Today, the Walchensee power plant is an important industrial monument whose success story is not yet over. It still supplies electricity as one of Germany’s largest storage power plants, which is of great importance at peak load times. In a visitor centre you can learn about the exciting background of the power plant. With three other visitors, I was also allowed to marvel at the turbine hall, the heart of the power plant, so to speak.
The noise here is deafening, the work is effective and loud. There are six brawny-looking turbines driving their associated three-phase generators.
I was able to marvel at the masses being moved here in the courtyard of the power plant, where I parked the e-tron Q 4 right next to the huge runners of a discarded Pelton turbine, which made it look quite small.
Such a huge thing turns up to 500 times a minute under the pressure of the water shooting down from 200 metres above. I am impressed. And I learn why such storage power plants fulfil an important function even today in the time of much larger power plants. Unlike a large power station, they can be switched on and off very flexibly, depending on demand. So you don’t let them run at night in order to accumulate water again up in Lake Walchen, which is then optimally available during the time of high electricity demand in the mornings and mornings.

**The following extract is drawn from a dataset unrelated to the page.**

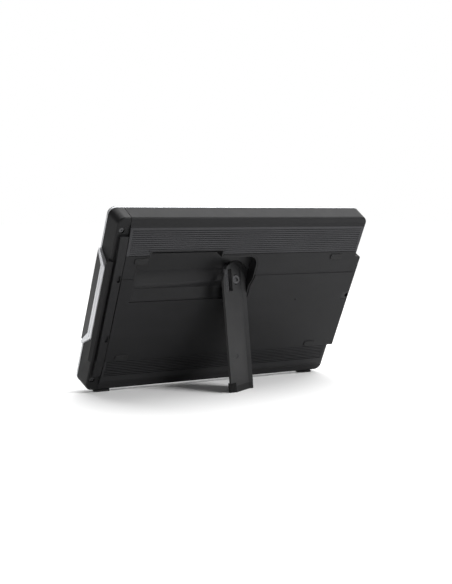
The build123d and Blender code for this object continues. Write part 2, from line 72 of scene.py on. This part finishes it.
LOWER_EDGE = -18.65 * MM        # the lower edge's place, measured up the leaned face
RIBS_ABOVE = (216.5 * MM, 257.5 * MM)
RIBS_BELOW = (17.0 * MM, 52.5 * MM)
LOWER_RIBS_SHARE = 0.3          # how much of the upper ribs' painted highlight the lower ones have
CREASE = radians(32.0)
WELD = 0.002 * MM               # points nearer than this are one
FLAT = radians(1.0)             # faces nearer than this to one plane are one flat


# ---- node trees ------------------------------------------------------------------------
class Value:
    """A socket whose arithmetic adds Math nodes to its material."""

    def __init__(self, graph: "Graph", socket: bpy.types.NodeSocket) -> None:
        """Wrap one output socket of a graph."""
        self.graph = graph
        self.socket = socket

    def _math(self, operation: str, *terms: object) -> "Value":
        """Add one Math node.

        Args:
            operation: the Math node's operation.
            terms: numbers or values, in the node's order.

        Returns:
            The node's result.
        """
        return self.graph.node("ShaderNodeMath", {"operation": operation}, dict(enumerate(terms)))

    def __add__(self, other: object) -> "Value":
        """Sum."""
        return self._math("ADD", self, other)

    __radd__ = __add__

    def __sub__(self, other: object) -> "Value":
        """Difference."""
        return self._math("SUBTRACT", self, other)

    def __rsub__(self, other: object) -> "Value":
        """Difference, reflected."""
        return self._math("SUBTRACT", other, self)

    def __mul__(self, other: object) -> "Value":
        """Product."""
        return self._math("MULTIPLY", self, other)

    __rmul__ = __mul__

    def band(self, low: float, high: float) -> "Value":
        """Ramp smoothly from nought at low to one at high."""
        settings = {"interpolation_type": "SMOOTHSTEP"}
        return self.graph.node("ShaderNodeMapRange", settings, {"Value": self, 1: low, 2: high})


class Graph:
    """One material's node tree, ending in a Principled shader."""

    def __init__(self, name: str) -> None:
        """Start a material.

        Args:
            name: the material's name.
        """
        self.material = bpy.data.materials.new(name)
        self.material.use_nodes = True
        self.nodes = self.material.node_tree.nodes
        self.links = self.material.node_tree.links
        self.shader = self.nodes["Principled BSDF"]
        place = self.nodes.new("ShaderNodeTexCoord")
        self.place = Value(self, place.outputs["Object"])

    def node(self, kind: str, settings: dict, inputs: dict, output: object = 0) -> Value:
        """Add any node.

        Args:
            kind: the node's type.
            settings: properties, set before the sockets.
            inputs: numbers, tuples or values by socket name or index.
            output: name or index of the output that is wanted.

        Returns:
            That output.
        """
        made = self.nodes.new(kind)
        for key, setting in settings.items():
            setattr(made, key, setting)
        for key, given in inputs.items():
            self._feed(made.inputs[key], given)
        return Value(self, made.outputs[output])

    def _feed(self, socket: bpy.types.NodeSocket, given: object) -> None:
        """Link a value to a socket, or set a plain number on it."""
        if isinstance(given, Value):
            self.links.new(given.socket, socket)
        else:
            socket.default_value = given

    def fix(self, **plain: object) -> None:
        """Set numbers and colours that are the same all over, on the shader's own sockets."""
        for key, given in plain.items():
            title = key.replace("_", " ").title().replace("Ior", "IOR")
            self.shader.inputs[title].default_value = given

    def drive(self, socket: str, value: Value) -> None:
        """Feed what changes over the surface into one of the shader's sockets."""
        self._feed(self.shader.inputs[socket], value)

    def noise(self, scale: float, detail: float = 2.0, stretch: tuple = (1, 1, 1)) -> Value:
        """Fractal noise over the object's own coordinates.

        Args:
            scale: features to a metre.
            detail: octaves.
            stretch: scale along each axis.

        Returns:
            The noise, from nought to one.
        """
        at = self.node("ShaderNodeMapping", {}, {"Vector": self.place, "Scale": stretch})
        inputs = {"Vector": at, "Scale": scale, "Detail": detail, "Roughness": 0.55}
        return self.node("ShaderNodeTexNoise", {}, inputs)

    def cells(self, scale: float) -> Value:
        """Distance to the nearest of many scattered points."""
        inputs = {"Vector": self.place, "Scale": scale}
        return self.node("ShaderNodeTexVoronoi", {"feature": "F1"}, inputs)

    def mix(self, share: Value, low: object, high: object) -> Value:
        """Mix two colours, each a tuple or a value, by a share."""
        low, high = [(*shade, 1) if isinstance(shade, tuple) else shade for shade in (low, high)]
        return self.node("ShaderNodeMix", {"data_type": "RGBA"}, {0: share, 6: low, 7: high}, 2)

    def up_the_tablet(self) -> Value:
        """Height above the tablet's lower edge, measured along its leaned face."""
        depth, height = [self.node("ShaderNodeSeparateXYZ", {}, {0: self.place}, part)
                         for part in (1, 2)]
        return height * cos(LEAN) + depth * sin(LEAN) - LOWER_EDGE

    def bump(self, height: Value, depth: float, strength: float = 1.0) -> None:
        """Give the surface a relief.

        Args:
            height: the relief, from nought to one.
            depth: its real depth in metres.
            strength: how much of it is used.
        """
        inputs = {"Height": height, "Distance": depth, "Strength": strength}
        self.drive("Normal", self.node("ShaderNodeBump", {}, inputs))


def scaled(colour: tuple, factor: float) -> tuple:
    """Make a colour lighter or darker."""
    return tuple(min(1.0, part * factor) for part in colour)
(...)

After this impressive nature-technology experience, I continue on the German Alpine Road, which now reaches out into the foothills again behind Kochel. The extensive Kochelsee marsh flies past me on the left and so do the onion domes of Benediktbeuren Monastery.

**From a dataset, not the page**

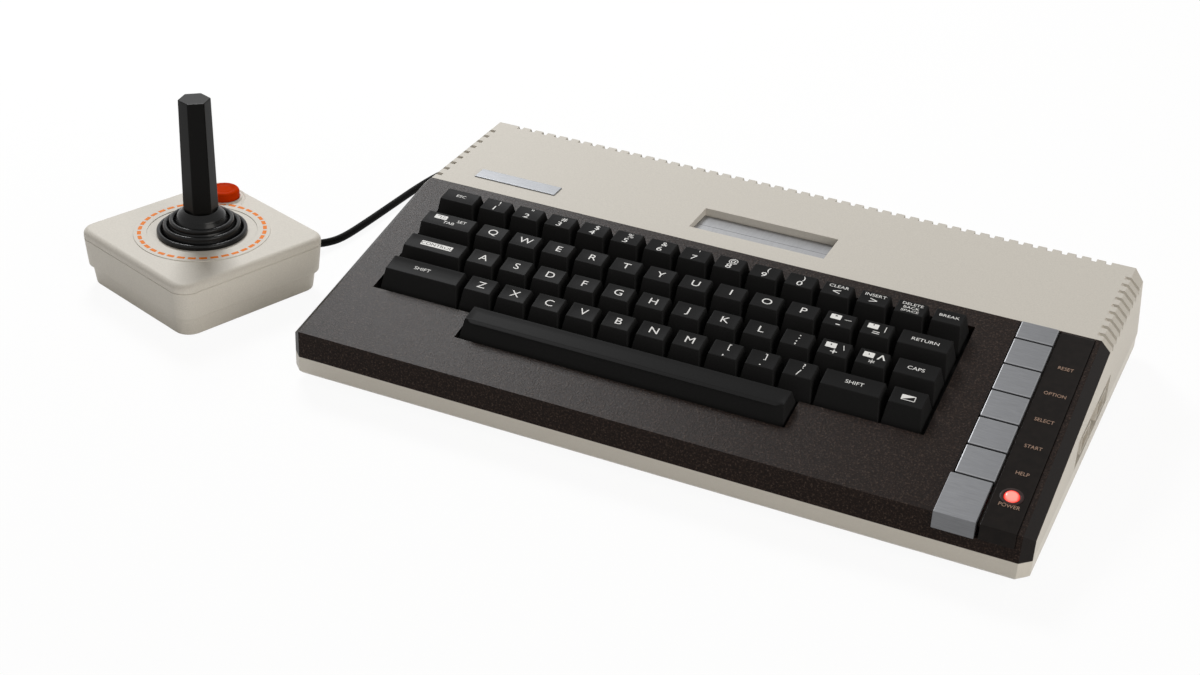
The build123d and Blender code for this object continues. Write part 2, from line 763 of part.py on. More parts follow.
def key_cap(left, right, front_edge, height, tilt):
    """A hollow cap between two sides of its cell, with its stem."""
    foot_left, foot_right = left + key_gap / 2, right - key_gap / 2
    middle = (foot_left + foot_right) / 2
    foot_width = foot_right - foot_left
    foot_depth = key_front_slope + key_top_depth
    foot_middle = front_edge - key_front_slope + foot_depth / 2
    tilt_rad = math.radians(tilt)
    back_rise = key_top_depth * math.sin(tilt_rad)
    top_middle = front_edge + key_top_depth / 2

    def top_plane(drop):
        centre = deck.from_local_coords((middle, top_middle, height + back_rise / 2 - drop))
        tipped = deck_angle + tilt_rad
        return Plane(origin=centre, x_dir=(1, 0, 0), z_dir=(0, -math.sin(tipped), math.cos(tipped)))

    with BuildPart() as cap:
        for inset, drop in ((0, 0), (key_wall, key_wall)):
            with BuildSketch(deck.offset(key_foot)):
                with Locations((middle, foot_middle)):
                    Rectangle(foot_width - 2 * inset, foot_depth - 2 * inset)
            with BuildSketch(top_plane(drop)):
                Rectangle(foot_width - 2 * key_side_slope - 2 * inset, key_top_depth - 2 * inset)
            loft(mode=Mode.SUBTRACT if inset else Mode.ADD)
        with BuildSketch(deck.offset(stem_end)):
            with Locations((middle, top_middle + stem_offset)):
                Circle(stem_radius)
        extrude(amount=height + back_rise / 2 - key_wall / 2 - stem_end)
    return cap.part


def row_cells(row, count):
    """Left and right of each single cap after the row's first cap."""
    return [(row[3] + i * unit, row[3] + (i + 1) * unit) for i in range(count)]


def row_key(row, left, right):
    return key_cap(left, right, row[0], row[1], row[2])


number_cells = row_cells(number_row, number_count)
upper_cells = row_cells(upper_row, upper_count)
home_cells = row_cells(home_row, home_count)
lower_cells = row_cells(lower_row, lower_count)

key_cells = {
    "esc_key": (number_row, [(keys_left, number_row[3])]),
    "number_keys": (number_row, number_cells[:12]),
    "backspace_key": (number_row, [number_cells[12]]),
    "break_key": (number_row, [number_cells[13]]),
    "tab_key": (upper_row, [(keys_left, upper_row[3])]),
    "upper_letter_keys": (upper_row, upper_cells),
    "return_key": (upper_row, [(upper_cells[-1][1], keys_right)]),
    "control_key": (home_row, [(keys_left, home_row[3])]),
    "home_letter_keys": (home_row, home_cells),
    "caps_key": (home_row, [(home_cells[-1][1], keys_right)]),
    "left_shift_key": (lower_row, [(keys_left, lower_row[3])]),
    "lower_letter_keys": (lower_row, lower_cells),
    "right_shift_key": (lower_row, [(lower_cells[-1][1], right_shift_end)]),
    "inverse_key": (lower_row, [(right_shift_end, keys_right)]),
}

switch_places = []
for key_name, (row, cells) in key_cells.items():
    caps = [row_key(row, left, right) for left, right in cells]
    switch_places += [((left + right) / 2, row[0] + key_top_depth / 2 + stem_offset) for left, right in cells]
    group = caps[0] if len(caps) == 1 else Compound(children=caps)
    group.label = key_name
    export_step(group, "parts/" + key_name + ".step")

space_bar = key_cap(
    space_left - key_gap / 2,
    space_right + key_gap / 2,
    space_front_edge,
    space_height,
    space_tilt,
)
space_bar.label = "space_bar"
export_step(space_bar, "parts/space_bar.step")
switch_places.append(((space_left + space_right) / 2, space_front_edge + key_top_depth / 2 + stem_offset))

with BuildPart() as key_plate:
    with BuildSketch(deck.offset(plate_top)):
        with Locations(((plate_left + plate_right) / 2, (plate_front + plate_back) / 2)):
            Rectangle(plate_right - plate_left, plate_back - plate_front)
        with Locations(*switch_places):
            Circle(stem_radius + stem_gap, mode=Mode.SUBTRACT)
    extrude(amount=-plate_thickness)
key_plate.part.label = "key_plate"
export_step(key_plate.part, "parts/key_plate.step")

with BuildPart() as key_switches:
    with BuildSketch(deck.offset(switch_top)):
        with Locations(*switch_places):
            Rectangle(switch_size, switch_size)
            Circle(stem_radius + stem_gap, mode=Mode.SUBTRACT)
    extrude(amount=-switch_height)
key_switches.part.label = "key_switches"
export_step(key_switches.part, "parts/key_switches.step")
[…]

Near Bad Tölz, which was already rich in the Middle Ages thanks to the salt trade and rafting, I meet the Isar, which I now follow on my route upstream towards the Karwendel mountains to the Sylvenstein reservoir, one of the great postcard motifs of the German Alpine Road. The lake, which lies like a fjord between the mountains, was built in the 1950s to regulate the water fluctuations of the Isar and to generate electricity at the same time.

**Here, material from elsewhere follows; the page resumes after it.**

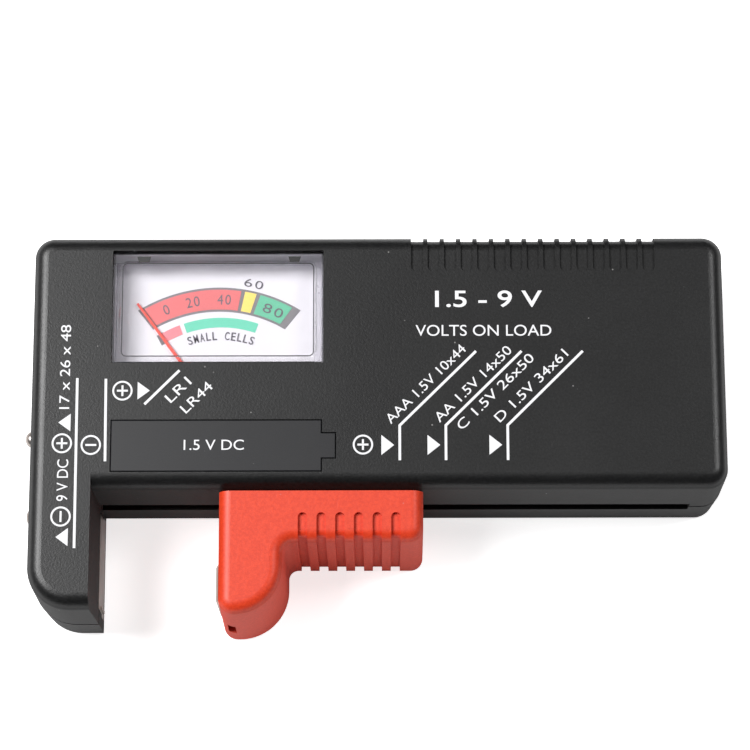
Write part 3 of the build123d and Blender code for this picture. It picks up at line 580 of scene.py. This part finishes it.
    def place(self, name, body, slot_name):
        """Finishes the print as one piece."""
        bmesh.ops.remove_doubles(self.mesh, verts=self.mesh.verts, dist=1e-8)
        bmesh.ops.recalc_face_normals(self.mesh, faces=self.mesh.faces)
        data = bpy.data.meshes.new(name)
        self.mesh.to_mesh(data)
        self.mesh.free()
        for material in self.inks:
            data.materials.append(material)
        piece = bpy.data.objects.new(name, data)
        bpy.context.scene.collection.objects.link(piece)
        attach(piece, body)
        return piece


WHITE_INK = ink("white_ink", (0.82, 0.82, 0.84))
LINE = 0.41
RING_INNER = 1.30
RING_OUTER = 1.59
SIGN_REACH = 0.86
SIGN_WIDTH = 0.31
SIGN_GAP = 0.18


def face_place(x, y):
    """Point on the case's face, in millimetres from its left edge and its main front edge."""
    return (CASE_LEFT + x, CASE_FRONT + y)


def polarity_mark(sheet, x, y, positive, upright=False):
    """Plus or minus sign in a ring."""
    across, up = face_place(x, y)
    sheet.ring((across, up), RING_INNER, RING_OUTER)
    side, rise = (0, SIGN_REACH) if upright else (SIGN_REACH, 0)
    sheet.bar((across - side, up - rise), (across + side, up + rise), SIGN_WIDTH)
    if positive:
        sheet.bar((across, up - SIGN_REACH), (across, up - SIGN_GAP), SIGN_WIDTH)
        sheet.bar((across, up + SIGN_GAP), (across, up + SIGN_REACH), SIGN_WIDTH)


def arrow(sheet, base_x, tip_x, y, half):
    """Solid triangle that points along X."""
    corners = [face_place(base_x, y - half), face_place(tip_x, y), face_place(base_x, y + half)]
    sheet.prism(corners if tip_x > base_x else corners[::-1])


def nine_volt_marks():
    """Marks of the block battery terminals, along the left edge."""
    sheet = Print(CASE_TOP, [WHITE_INK])
    sheet.bar(face_place(7.70, 17.87), face_place(7.82, -9.23), LINE)
    polarity_mark(sheet, 5.52, 7.39, True)
    polarity_mark(sheet, 5.61, -4.25, False, upright=True)
    arrow(sheet, 6.80, 4.88, 10.72, 1.40)
    arrow(sheet, 6.80, 4.90, -7.49, 1.42)
    sheet.words("9 V DC", face_place(5.75, 1.50), 6.6, 1.75, 90.0)
    sheet.words("17 x 26 x 48", face_place(5.75, 19.70), 13.6, 1.60, 90.0)
    sheet.place("print_nine_volt", "housing", "black_case")


def small_cell_marks():
    """Marks of the small cell position, left of the middle."""
    sheet = Print(CASE_TOP, [WHITE_INK])
    sheet.bar(face_place(12.19, 17.75), face_place(12.32, 4.50), LINE)
    polarity_mark(sheet, 10.05, 7.11, False)
    polarity_mark(sheet, 14.82, 15.82, True)
    arrow(sheet, 17.20, 19.12, 15.82, 1.42)
    sheet.bar(face_place(18.30, 13.62), face_place(23.72, 19.10), LINE)
    sheet.words("LR1", face_place(23.55, 15.95), 4.6, 1.55, 45.0)
    sheet.words("LR44", face_place(26.45, 14.75), 6.0, 1.55, 45.0)
    sheet.place("print_small_cells", "housing", "black_case")


def size_marks():
    """Marks of the four round cell sizes: arrows, bent lines and their labels."""
    sheet = Print(CASE_TOP, [WHITE_INK])
    polarity_mark(sheet, 52.54, 7.09, True)
    rows = [(55.41, 58.29, 70.33), (62.62, 65.50, 77.50), (72.28, 75.17, 87.13)]
    for arrow_x, line_x, end_x in rows:
        arrow(sheet, arrow_x, arrow_x + 2.0, 7.02, 1.60)
        sheet.path(
            [face_place(line_x, 4.58), face_place(line_x, 10.15), face_place(end_x, 22.12)],
            LINE,
        )
    labels = [
        ("AAA 1.5V 10x44", 62.38, 16.85, 16.9),
        ("AA 1.5V 14x50", 69.80, 16.85, 16.3),
        ("C 1.5V 26x50", 73.30, 15.60, 16.3),
        ("D 1.5V 34x61", 78.95, 16.55, 15.4),
    ]
    for text, x, y, width in labels:
        sheet.words(text, face_place(x, y), width, 1.55, 45.0)
    sheet.place("print_cell_sizes", "housing", "black_case")


def title_marks():
    """Voltage range and its note, right of the dial."""
    sheet = Print(CASE_TOP, [WHITE_INK])
    sheet.words("1.5 - 9 V", face_place(72.40, 30.65), 16.9, 2.75, 0.0, weight=0.01)
    sheet.words("VOLTS ON LOAD", face_place(71.55, 25.50), 21.4, 1.80, 0.0)
    sheet.place("print_title", "housing", "black_case")


def panel_marks():
    """Voltage on the insert panel."""
    sheet = Print(CASE_TOP, [WHITE_INK])
    sheet.words("1.5 V DC", face_place(29.25, 7.10), 9.4, 1.65, 0.0)
    sheet.place("print_panel", "housing", "black_panel")


def cover_catch_shade():
    """Two small black prisms, drawn as catches on the back rim of the clear cover: painted shade standing in for
    two dark openings there.
    """
    sheet = Print(window_high.z / MM, [BLACK_PLASTIC])
    back, front, taper = 37.87, 36.95, 0.25
    for left, right in ((16.7, 18.9), (40.7, 42.7)):
        sheet.prism(
            [
                face_place(left + taper, front),
                face_place(right - taper, front),
                face_place(right, back),
                face_place(left, back),
            ]
        )
    sheet.place("cover_catch_shade", "housing", "black_case")


def painted_pane_edge():
    """Dark line where the clear cover's pane rises from its rim: painted shade standing in for the refraction at
    that step.
    """
    sheet = Print(window_high.z / MM, [PANE_EDGE_SHADE])
    low = ((window_low.x + PANE_SIDE) / MM, (window_low.y + PANE_FRONT) / MM)
    high = ((window_high.x - PANE_SIDE) / MM, (window_high.y - PANE_BACK) / MM)
    corner, width = 0.8, 0.15
    inner_low, inner_high = (low[0] + width, low[1] + width), (high[0] - width, high[1] - width)
    sheet.hoop(rounded_box(inner_low, inner_high, corner - width), rounded_box(low, high, corner))
    sheet.place("painted_pane_edge", "housing", "clear_cover")


# ---------------------------------------------------------------- dial

DIAL_INKS = [
    ink("dial_grey", (0.20, 0.19, 0.20)),
    ink("dial_red", (0.72, 0.17, 0.17)),
    ink("dial_yellow", (0.95, 0.70, 0.17)),
    ink("dial_green", (0.13, 0.48, 0.30)),
    ink("dial_pale_green", (0.15, 0.60, 0.42)),
    ink("dial_pink", (0.82, 0.25, 0.28)),
    ink("dial_text", (0.12, 0.11, 0.13)),
]
GREY, RED, YELLOW, GREEN, PALE_GREEN, PINK, DARK = range(7)


def dial_print():
    """Two coloured scales with their figures."""
    sheet = Print(CARD_TOP, DIAL_INKS)
    upper = (PIVOT_X, CASE_FRONT + 9.8)
    outer, inner = 24.1, 20.1
    edge_outer, edge_inner = 32.6, 31.5
    rim = 0.36

    def cross(share):
        return (edge_inner * (2 * share - 1), edge_outer * (2 * share - 1))

    sheet.band(upper, inner, outer, cross(0.0), cross(1.0), GREY)
    upper_print = Print(CARD_TOP + INK_THICKNESS, DIAL_INKS)
    for first, last, colour in ((0.035, 0.630, RED), (0.653, 0.722, YELLOW), (0.746, 0.949, GREEN)):
        upper_print.band(upper, inner + rim, outer - rim, cross(first), cross(last), colour)
    figures = Print(CARD_TOP + 2 * INK_THICKNESS, DIAL_INKS)
    figures.curved_words("0  20  40", upper, 22.1, -22.5, 3.6, 1.65, DARK)
    figures.curved_words("80", upper, 22.0, 20.5, 25.5, 1.55, DARK)
    figures.curved_words("60", upper, 25.3, 10.5, 14.5, 1.35, DARK)
    lower = (PIVOT_X + 0.3, CASE_FRONT + 10.5)
    sheet.band(lower, 16.8, 18.4, (-18.9, -18.9), (18.9, 18.9), PALE_GREEN)
    sheet.band(lower, 16.7, 18.5, (-34.2, -33.6), (-30.2, -29.8), GREY)
    upper_print.band(lower, 16.8, 18.4, (-31.5, -31.5), (-21.2, -21.0), PINK)
    figures.curved_words("SMALL CELLS", lower, 15.4, -18.6, 18.6, 1.35, DARK, weight=0.012)
    layers = {"dial_bands": sheet, "dial_sectors": upper_print, "dial_figures": figures}
    for name, layer in layers.items():
        layer.place(name, "housing", "printed_scale")


# ---------------------------------------------------------------- studio


# The floor glows more to the camera than it does to the tester's walls, which keeps them dark.
FLOOR_GLOW = 0.75
FLOOR_GLOW_ON_OBJECT = 0.22
FLOOR_REACH = 3.0
FLOOR_LEVEL = -0.05 * MM

SENSOR_MM = 36.0
LENS_MM = 136.85
CAMERA_PLACE = (0.00012, -0.11041, 0.45954)
CAMERA_PAN = -0.002
CAMERA_TILT = 0.24347
CAMERA_ROLL = 0.002


def plain_floor():
    """Pale light table, a hair below the tester so that no faces share a plane."""
    mesh = bpy.data.meshes.new("studio_floor")
    corners = [
        (x * FLOOR_REACH, y * FLOOR_REACH, FLOOR_LEVEL) for x, y in ((-1, -1), (1, -1), (1, 1), (-1, 1))
    ]
    mesh.from_pydata(corners, [], [(0, 1, 2, 3)])
    finish = Finish("floor_paper")
    uneven = finish.use("mottle", Patches_per_metre=3.0)["Fac"]
    finish.colour(finish.blend(uneven, (0.90, 0.90, 0.90), (0.92, 0.92, 0.92)))
    finish.roughness(finish.span(uneven, 0.8, 0.9))
    seen = finish.add("ShaderNodeLightPath").outputs["Is Camera Ray"]
    glow = finish.blend(seen, (FLOOR_GLOW_ON_OBJECT,) * 3, (FLOOR_GLOW,) * 3)
    finish.join(glow, finish.shader.inputs["Emission Color"])
    finish.shader.inputs["Emission Strength"].default_value = 1.0
    mesh.materials.append(finish.material)
    floor = bpy.data.objects.new("studio_floor", mesh)
    bpy.context.scene.collection.objects.link(floor)


def softbox(name, place, target, size, power):
    """Square area light aimed at a point."""
    light = bpy.data.lights.new(name, "AREA")
    light.shape = "SQUARE"
    light.size = size
    light.energy = power
    lamp = bpy.data.objects.new(name, light)
    lamp.location = place
    lamp.rotation_euler = (Vector(target) - Vector(place)).to_track_quat("-Z", "Y").to_euler()
    bpy.context.scene.collection.objects.link(lamp)


def studio():
    """Broad softbox on the left, a smaller one on the right and a dim surround."""
    softbox("left_softbox", (-0.60, 0.18, 0.92), (0.0, 0.0, 0.0), 0.55, 16.0)
    softbox("right_softbox", (0.62, 0.20, 0.90), (0.0, 0.0, 0.0), 0.25, 3.8)
    world = bpy.data.worlds.new("studio_surround")
    world.use_nodes = True
    background = world.node_tree.nodes["Background"]
    background.inputs["Color"].default_value = (0.95, 0.97, 1.0, 1.0)
    background.inputs["Strength"].default_value = 0.06
    bpy.context.scene.world = world
    bpy.context.scene.view_settings.view_transform = "Standard"


def camera():
    """High camera, a little in front of the tester, with a long lens."""
    data = bpy.data.cameras.new("main_camera")
    data.sensor_width = SENSOR_MM
    data.lens = LENS_MM
    data.clip_start = 0.01
    data.clip_end = 20.0
    view = bpy.data.objects.new("main_camera", data)
    view.location = CAMERA_PLACE
    pan = Matrix.Rotation(CAMERA_PAN, 3, "Z")
    tilt = Matrix.Rotation(CAMERA_TILT, 3, "X")
    roll = Matrix.Rotation(CAMERA_ROLL, 3, "Y")
    view.rotation_euler = (pan @ tilt @ roll).to_euler()
    bpy.context.scene.collection.objects.link(view)
    bpy.context.scene.camera = view


def main():
    """Everything that is seen."""
    camera()
    studio()
    plain_floor()
    dress_packed_pieces()
    nine_volt_marks()
    small_cell_marks()
    size_marks()
    title_marks()
    panel_marks()
    cover_catch_shade()
    painted_pane_edge()
    dial_print()


main()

Framed by forested mountain ridges, the German Alpine Road meanders in gentle sweeps northwards to Lake Tegernsee and goes from a very natural section to the stark opposite. Between Rottach-Egern and Gmund, traffic on the Tegernsee is very slow – especially at weekends. But at least there are Upper Bavarian parade views to be seen through the windscreen, of blue water, the mountains and the mighty houses with their geranium-decorated balconies. It would be worth stopping there even without a traffic jam, but for today I have to reach my night’s lodging at Spitzingsee. So I quickly continue on to Schliersee, which could be Tegernsee’s little sibling, because everything is a bit smaller and quieter here.
But it is really quiet at Spitzingsee, which I reach as a detour from the German Alpine Road. Here the roads for cars soon end and the Mangfall Mountains take over, here is peace and quiet. Directly on the lake in this mountain idyll is the Arabella Alpenhotel am Spitzingsee. It has already become dark and I belatedly join the round of interlocutors already gathered to talk about e-mobility, tourism and sustainable hotels and gastronomy.